In either case, there’s one relatively cheap way way to bring down the heat: A laptop cooling pad.
The concept behind these pads is simple. They use tiny fans to blow cool air directly onto the underside of your computer, where heat normally gets trapped. That gives the internal fans a break and reduces the chance of overheating. It’s not likely to improve your processing power by leaps and bounds, but it can certainly help if you’re testing the limits of your laptop.
Mind you, there are cooling pads that are simply made of heat-resistant materials or have grooves to promote airflow. Unless you’re on a strict budget, give these pads a miss. Despite their name, they won’t do much to bring the temperature down.
When it comes to the cooling pads with fans, the criteria is much the same as if you were buying a regular ceiling fan. You want something that pushes a lot of air, and ideally does it quietly. Many pads will advertise powerful fans and cite the RPM as a measure of their speed. A more useful stat is CFM, or cubic feet per minute. That actually measures how much air is being moved by a fan, and a good cooling pad should be able to reach at 50-60 CFM at the highest setting.
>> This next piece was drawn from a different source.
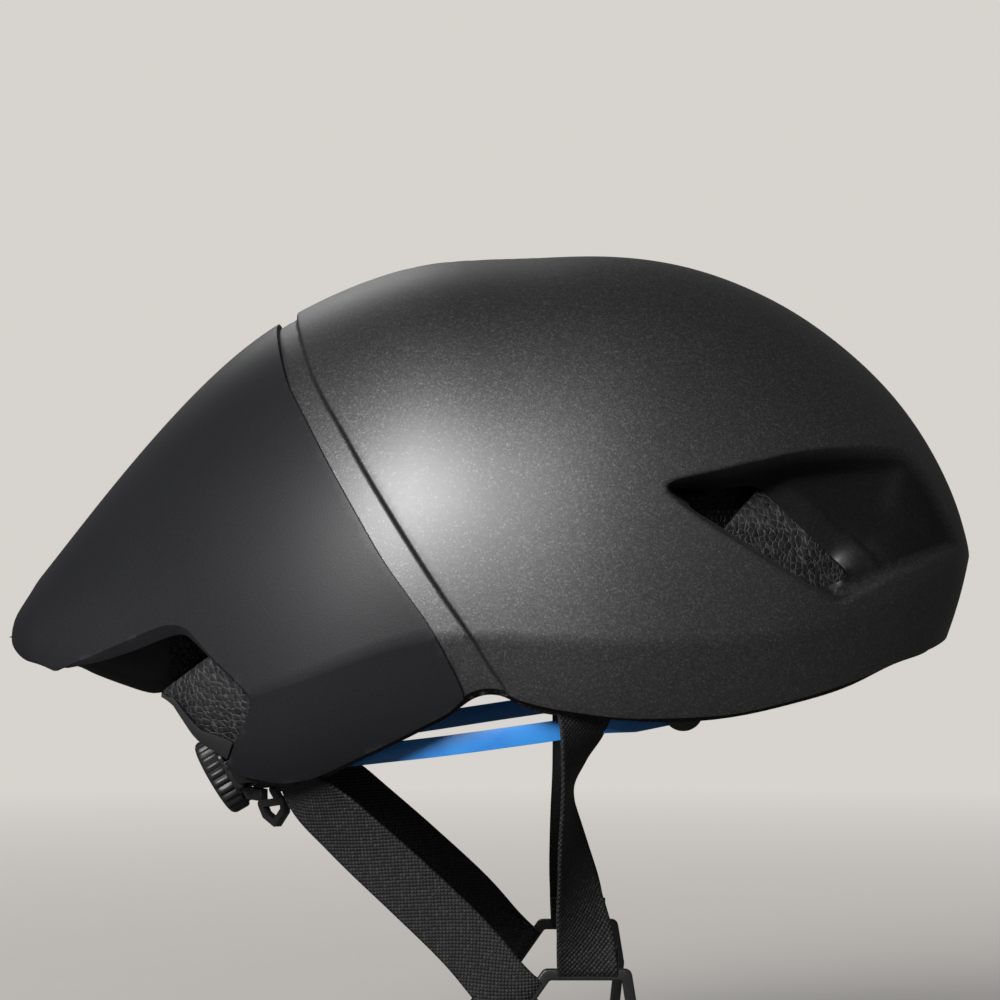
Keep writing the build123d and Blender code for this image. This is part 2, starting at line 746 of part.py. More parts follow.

Bear in mind that unlike your laptop, those fans will be running constantly. That’s where efficiency comes in. Loud whooshing noises can be a buzzkill on intense gaming sessions, so you’ll want to make sure your pad isn’t louder than your laptop itself. Most high-powered pads operate at around 50-55 dB, though they can be much quieter on the lower settings.
There’s a variety of configurations on cooling pads, so don’t just consider the interior workings. Make sure to pick the pad that suits your environment. If you work at a desk, a flat or slightly inclined pad may be all you need. If you use your laptop on your actual lap most of the time — say, in bed or on the couch — you may want a cooling pad with a tapered frame around it, or side vents so that the airflow doesn’t get hampered by your sheets.
DWYM Fun Fact
Laptop cooling pads are one imaginative way of improving your tech through a simple temperature change, but they’re hardly the first. In techie lore, a busted hard drive could sometimes be fixed by putting it inside a plastic bag and leaving it in the freezer. This would constrict the metal enough to allow any “stuck” disks to spin. While this may have worked once or twice, don’t try it at home: The formation of ice crystals would do more harm than good to most modern drives.
The Laptop Cooling Pad Buying Guide
One thing to remember, especially if you’re a multi-tasker: Cooling pads don’t run on their own power. Most of them need to be docked into one of the USB ports on your laptop, which means you’ll have one less slot to charge your phones or power other peripherals. If that’s an issue, look for a cooling pad that has a pass-through USB port, or possibly even several if you need the extra hook-ups.